Rein strukturell hat der Abend Stringenz. Dem rituellen Stück für Stimmen folgt ein Stimmsolo mit Tonband, eine Stimmensinfonie, in der die digital erzeugte Elektronik nach und nach eine Führungsrolle beansprucht und ein reines Elektronikstück. Dramaturgisch bleibt diese Stringenz Behauptung. Natürlich gibt es ein Einheitsbühnenbild mit einem eleganten, beweglichen bühnenbreiten Raumteiler, der auch als Projektionsleinwand fungiert. Auch die Kostüme von Dieuweke van Reij passen in ihrer rationellen, funktionalen, ästhetisch attraktiven Einfarbigkeit zueinander.
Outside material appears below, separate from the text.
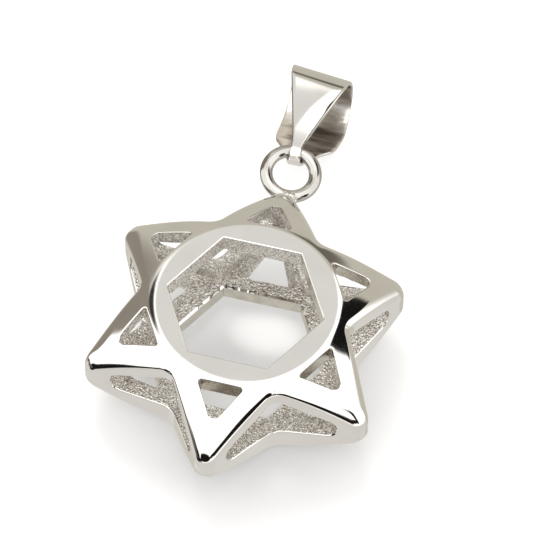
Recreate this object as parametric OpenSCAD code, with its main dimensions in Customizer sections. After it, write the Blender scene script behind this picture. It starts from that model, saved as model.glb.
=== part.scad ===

Aber die Kompositionen erscheinen nicht einen Momant lang aufeinander bezogen. „Ode to man“ und „la fabricca illuminata“ beschreiben Zustände, die unbeteiligt, unverbunden nebeneinander stehen. „Machinations“ dagegen ist dynamisch, birst fast vor Bewegung, beschreitet und beschreibt Wege, kreist um sich, was die großartige Choreographie von Johannie Saunier auch auf herausragendem Niveau gestaltet. In der Binnenstruktur werden ständig Zustände gegeneinander gestellt, Distanzen überbrückt und neu geschaffen. In der Makrostruktur gelingt das nicht, scheint nicht einmal beabsichtigt. Wieder einmal ist viel nachgedacht worden bei der Ruhrtriennale. Aber die Gedanken und Ideen werden nicht produktiv für das Spiel, sondern stellen sich zwischen Aufführung und Zuschauer. Das scheint den Theatermachern sogar bewusst zu sein. Anders sind die prätentiösen, von wenigen stimmigen Dokumentaraufnahmen abgesehen, plump illustrativen Videos kaum zu erklären, die sich auch und besonders an der hier an sich unnötigen Textprojektion abarbeiten, sie mit Reizen einrahmen und bis zur zeitweiligen Unlesbarkeit ausgestalten. Da sieht man dann nur noch Buchstaben ohne Inhalt oder Bedeutung. Natürlich ist auch das eine Aussage.